Se impone hacer cambios legales para aligerar o suprimir las cargas a los herederos de poco patrimonio y rentas, simplificar y racionalizar la gestión y favorecer la igualdad territorial
Por ello, por la eliminación de posibles situaciones injustas y en aras de la racionalización, se impone hacer cambios legales para aligerar o suprimir las cargas a los herederos de poco patrimonio y rentas, simplificar y racionalizar la gestión y favorecer la igualdad territorial. En mi opinión, hay dos posibilidades de reforma a estudiar por los expertos: una reforma de la normativa estatal o una ley armonizadora de las distintas normativas autonómicas o, mejor, ambas, en la misma ley si técnicamente es posible. En cualquier caso, me parece preferible que se trabaje en los dos sentidos; por un lado, en la armonización de las legislaciones autonómicas y, por otro, en la modificación de la normativa estatal para establecer unos mínimos exentos altos de aplicación general, al igual que se hizo con el impuesto sobre el patrimonio, para que no se esté obligado a tributar por herencias modestas. No es realista ahora reclamar la recuperación de la gestión para el Estado, porque esto retrasaría los cambios que hay que hacer con cierta urgencia, sin expectativas de lograr esa recuperación.

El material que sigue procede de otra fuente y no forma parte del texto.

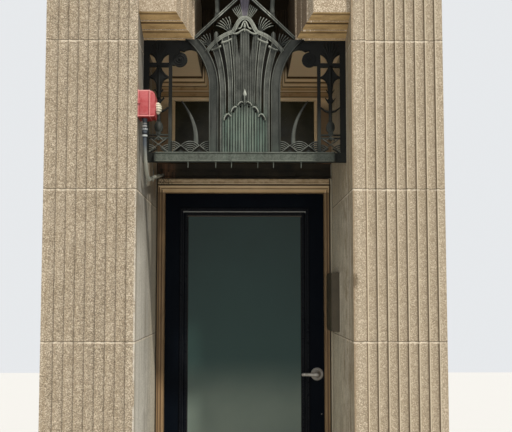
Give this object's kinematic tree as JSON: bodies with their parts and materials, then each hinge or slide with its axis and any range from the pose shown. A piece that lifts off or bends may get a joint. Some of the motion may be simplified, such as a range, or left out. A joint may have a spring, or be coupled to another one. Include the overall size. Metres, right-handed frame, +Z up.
{
  "type": "entrance bay",
  "caption": "Entrance bay with a hinged glazed door deep in a stone recess between fluted piers, a window over the door and an ornamental metal grille in front of it",
  "frame": {"origin": "on the ground under the middle of the door frame, half way through its depth", "axes": "+X to the right as one faces the door from outside, +Y into the wall, +Z up"},
  "size_m": [2.08, 1.296, 3.618],
  "materials": {
    "pier_stone": "matte",
    "head_stone": "matte",
    "frame_paint": "satin",
    "door_paint": "gloss",
    "moulding_paint": "gloss",
    "door_glass": "gloss",
    "window_glass": "gloss",
    "window_frame_paint": "satin",
    "transom_paint": "satin",
    "weathered_bronze": "matte",
    "red_plastic": "satin",
    "lens_plastic": "gloss",
    "conduit_metal": "satin",
    "dark_box_metal": "satin",
    "threshold_metal": "satin",
    "furniture_metal": "satin"
  },
  "bodies": {
    "surround": {"left_pier": "pier_stone", "right_pier": "pier_stone", "left_head_stone": "head_stone", "right_head_stone": "head_stone", "slot_lintel": "head_stone", "frame_left_jamb": "frame_paint", "frame_right_jamb": "frame_paint", "frame_head": "frame_paint", "threshold": "threshold_metal", "hinge_frame_side": "furniture_metal", "hinge_pins": "furniture_metal", "strike_plate": "furniture_metal", "transom_rail": "transom_paint", "window_left_stile": "window_frame_paint", "window_right_stile": "window_frame_paint", "window_left_moulding": "window_frame_paint", "window_right_moulding": "window_frame_paint", "slot_frame_head": "window_frame_paint", "window_glass": "window_glass", "grille_bottom_bar": "weathered_bronze", "grille_left_side_frame": "weathered_bronze", "grille_right_side_frame": "weathered_bronze", "grille_left_leg": "weathered_bronze", "grille_right_leg": "weathered_bronze", "grille_shaft": "weathered_bronze", "grille_reeded_plate": "weathered_bronze", "grille_left_ribs": "weathered_bronze", "grille_right_ribs": "weathered_bronze", "grille_yoke": "weathered_bronze", "grille_sloping_rails": "weathered_bronze", "grille_fans": "weathered_bronze", "grille_upper_bars": "weathered_bronze", "grille_left_waves": "weathered_bronze", "grille_right_waves": "weathered_bronze", "alarm_back_box": "red_plastic", "alarm_horn": "red_plastic", "alarm_lens": "lens_plastic", "alarm_conduit": "conduit_metal", "reveal_box": "dark_box_metal"},
    "door": {"hinge_door_side": "furniture_metal", "hinge_stile": "door_paint", "latch_stile": "door_paint", "top_rail": "door_paint", "bottom_rail": "door_paint", "outside_glass_moulding": "moulding_paint", "inside_glass_bead": "moulding_paint", "door_glass": "door_glass", "latch_face_plate": "furniture_metal", "outside_rose": "furniture_metal", "inside_rose": "furniture_metal"},
    "lever": {"lever_handle": "furniture_metal"}
  },
  "joints": [
    {"name": "door_swing", "type": "hinge", "parent": "surround", "child": "door", "pos_m": [-0.5225, 0.074, 1], "axis": [0, 0, 1], "range_deg": [0, 90]},
    {"name": "lever_turn", "type": "hinge", "parent": "door", "child": "lever", "pos_m": [0.462, 0.0425, 0.995], "axis": [0, -1, 0], "range_deg": [0, 45], "stiffness_Nm_per_rad": 1.5, "springref_deg": -22.92}
  ]
}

En resumen, pienso que hay que reformar el impuesto pero no eliminarlo porque así se contribuiría a acentuar desigualdades y a disminuir el papel que el mérito y la capacidad juegan en la movilidad social. Aunque no sea la única vía de redistribución de la riqueza ni la más importante cuantitativamente, su importancia cualitativa sí es significativa. Y me parece sorprendente que las voces que claman por la supresión vengan del ámbito del liberalismo que, por definición y por origen histórico, debería estar en contra de cualquier reminiscencia feudal que enquiste la riqueza en grupos o familias privilegiadas. Más propio de la mentalidad liberal es aspirar a una sociedad en la que el talento y el esfuerzo, y no la herencia, sean los principales motores.